The 5 most common Schedule C mistakes
1. Reporting net income instead of gross
Uber pays you $42,000 after their service fee. Your gross income is higher — the total fares before Uber's cut. The service fee is then deducted as a business expense on Line 10 (commissions/fees). Reporting only net understates both your income and your deductions.
2. Missing the home office deduction
If you work from a dedicated space at home, claim it. The simplified method ($5/sq ft) requires zero calculation — a 200 sq ft office is a $1,000 deduction with no forms beyond Schedule C itself.
3. Forgetting the QBI deduction
The 20% Qualified Business Income deduction (Section 199A) is not on Schedule C — it's on Form 1040. But it's calculated from your Schedule C profit. Most tax software handles this automatically, but if you're filing by hand, don't miss it. On $50,000 net profit, the QBI deduction is $10,000 — saving over $2,200 at the 22% bracket.
4. Not filing because you didn't get a 1099
Businesses are only required to issue 1099-NEC forms for payments of $600 or more. If you earned $500 from five different clients, you might not receive a single 1099 — but you earned $2,500 in taxable income that must be reported. The IRS filing requirement is based on income, not on whether a 1099 was issued.
5. Using the wrong business code
Line B asks for a six-digit NAICS business code. This doesn't affect your taxes, but using a clearly wrong code can draw attention. Common codes: 711510 (freelance writer/artist), 541511 (custom programming), 541430 (graphic design), 485300 (rideshare/taxi), 492110 (delivery services), 812990 (general personal services).
Do you need an EIN?
An Employer Identification Number (EIN) is a free nine-digit number from the IRS that identifies your business. You're not required to have one to file a Schedule C — sole proprietors can use their Social Security Number. However, getting an EIN is strongly recommended because it protects your SSN (you give clients and vendors your EIN instead), is required to open most business bank accounts, and is needed if you ever hire subcontractors or employees.

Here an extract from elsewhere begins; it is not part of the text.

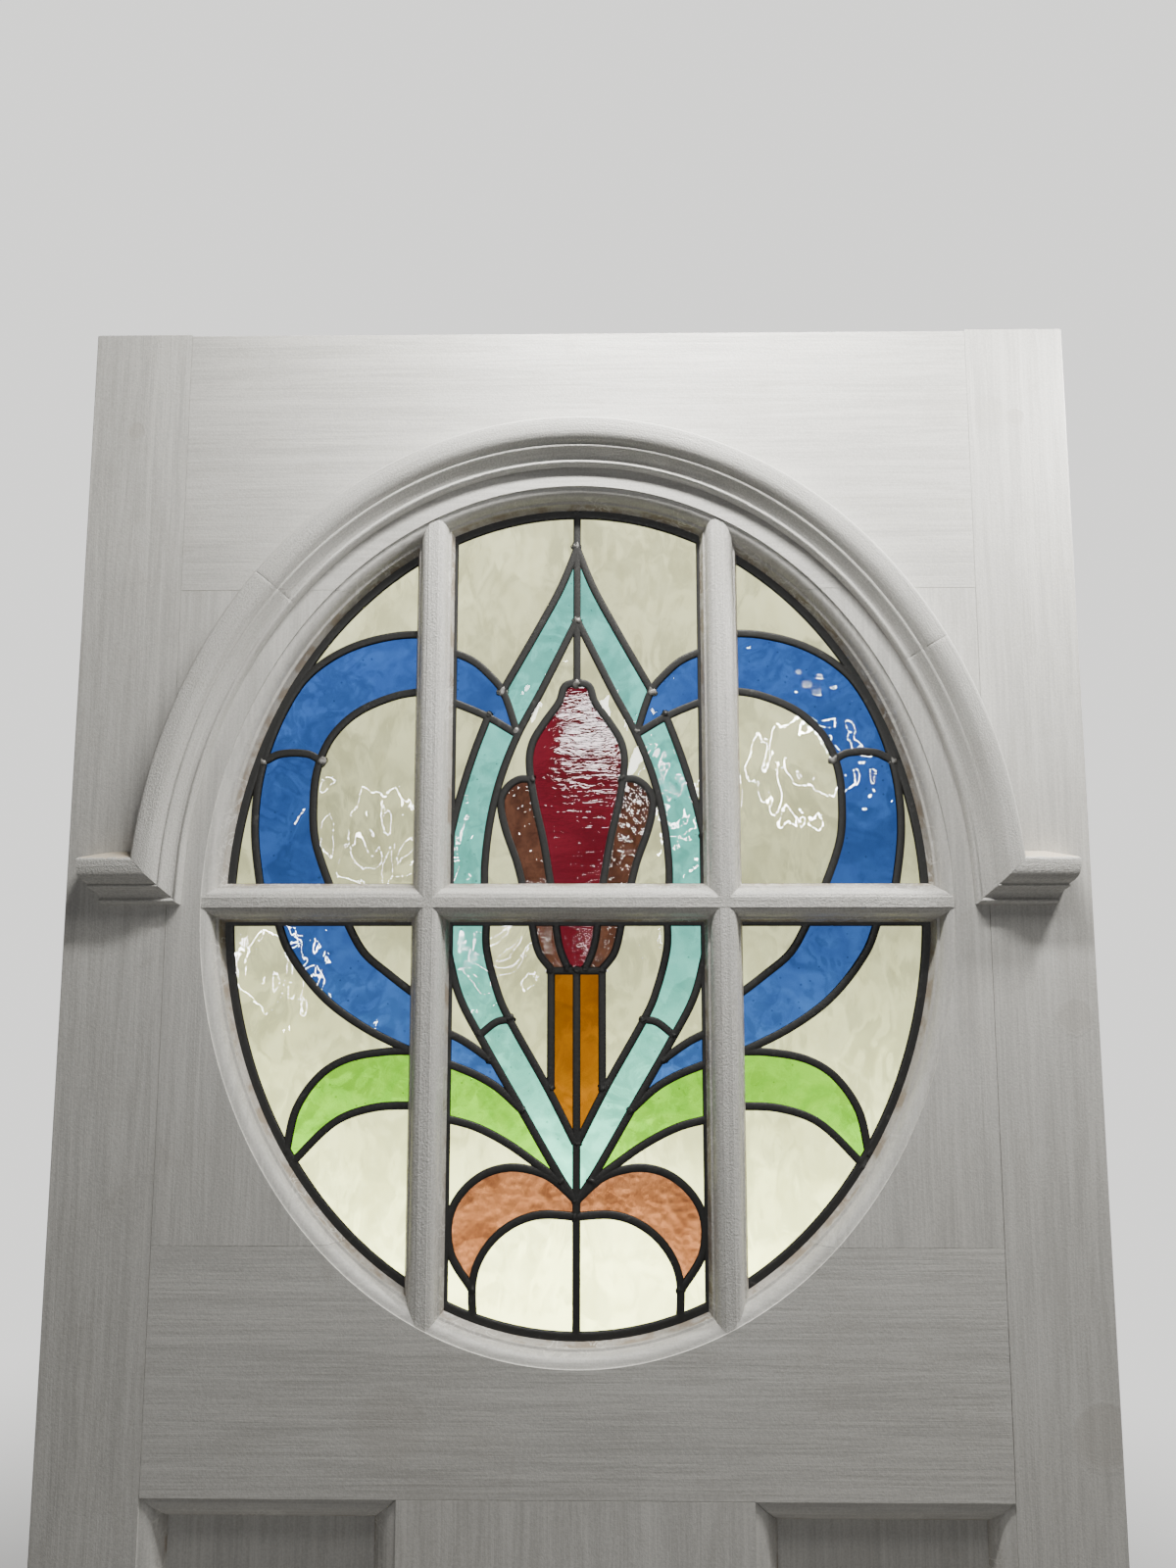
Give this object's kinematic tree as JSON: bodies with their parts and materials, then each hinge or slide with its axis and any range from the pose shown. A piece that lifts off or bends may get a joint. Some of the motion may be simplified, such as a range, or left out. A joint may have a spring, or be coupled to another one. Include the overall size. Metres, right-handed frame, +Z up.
{
  "type": "stained glass front door",
  "caption": "Painted timber entrance door with an oval leaded glass window of tulips and leaves under a hood mould, over two sunk panels.",
  "frame": {"origin": "middle of the hinge edge, on its face", "axes": "+Z up, +X along the door's width away from the hinge edge, -Y out of the outside face"},
  "size_m": [0.914, 0.0678, 2.1355],
  "materials": {
    "painted_timber": "old warm grey-white brush paint, satin, worn and patched",
    "hood_timber": "grey-white brush paint, weathered, chipped at the ears",
    "lead": "dull dark oxidised lead with brighter solder at the joints",
    "clear_glass": "clear drawn glass with waves, faintly straw coloured",
    "blue_glass": "seedy, deep blue",
    "turquoise_glass": "pale turquoise, streaky",
    "red_glass": "smooth ruby red",
    "brown_glass": "mottled brown",
    "amber_glass": "amber, streaky",
    "green_glass": "seedy, leaf green",
    "rose_glass": "hammered, rose brown with dark mottling"
  },
  "bodies": {
    "root": {"hinge_stile": "painted_timber", "lock_stile": "painted_timber", "top_rail": "painted_timber", "lock_rail": "painted_timber", "bottom_rail": "painted_timber", "centre_muntin": "painted_timber", "left_cheek": "painted_timber", "right_cheek": "painted_timber", "left_panel": "painted_timber", "right_panel": "painted_timber", "level_bar": "painted_timber", "left_bar": "painted_timber", "right_bar": "painted_timber", "hood_arch": "hood_timber", "hood_return_left": "hood_timber", "hood_return_right": "hood_timber", "upper_left_bead": "painted_timber", "upper_middle_bead": "painted_timber", "upper_right_bead": "painted_timber", "lower_left_bead": "painted_timber", "lower_middle_bead": "painted_timber", "lower_right_bead": "painted_timber", "upper_left_leads": "lead", "upper_middle_leads": "lead", "upper_right_leads": "lead", "lower_left_leads": "lead", "lower_middle_leads": "lead", "lower_right_leads": "lead", "bud_glass": "red_glass", "bud_tip_glass": "red_glass", "sweep_upper_glass_left": "blue_glass", "sweep_upper_glass_right": "blue_glass", "sweep_lower_glass_left": "blue_glass", "sweep_lower_glass_right": "blue_glass", "wing_glass_left": "blue_glass", "wing_glass_right": "blue_glass", "band_glass_left": "blue_glass", "band_glass_right": "blue_glass", "wing_tip_glass_left": "blue_glass", "wing_tip_glass_right": "blue_glass", "flame_upper_glass_left": "turquoise_glass", "flame_upper_glass_right": "turquoise_glass", "flame_lower_glass_left": "turquoise_glass", "flame_lower_glass_right": "turquoise_glass", "flame_foot_glass_left": "turquoise_glass", "flame_foot_glass_right": "turquoise_glass", "flame_root_glass_left": "turquoise_glass", "flame_root_glass_right": "turquoise_glass", "sepal_glass_left": "brown_glass", "sepal_glass_right": "brown_glass", "sepal_tip_glass_left": "brown_glass", "sepal_tip_glass_right": "brown_glass", "stem_glass_left": "amber_glass", "stem_glass_right": "amber_glass", "leaf_glass_left": "green_glass", "leaf_glass_right": "green_glass", "leaf_inner_glass_left": "green_glass", "leaf_inner_glass_right": "green_glass", "curl_glass_left": "rose_glass", "curl_glass_right": "rose_glass"}
  },
  "joints": []
}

Getting an EIN is free and takes about 5 minutes online at irs.gov/ein. You receive it immediately. There is no downside to having one.
Schedule C and quarterly taxes
Your quarterly estimated tax payments are essentially an advance on what your Schedule C will show at year's end. Estimating your quarterly payments accurately requires a rough projection of your Schedule C profit — which is why understanding this form makes the whole quarterly tax process easier. If you're unsure how much to set aside, your prior year's Schedule C, Line 31 is the best starting point.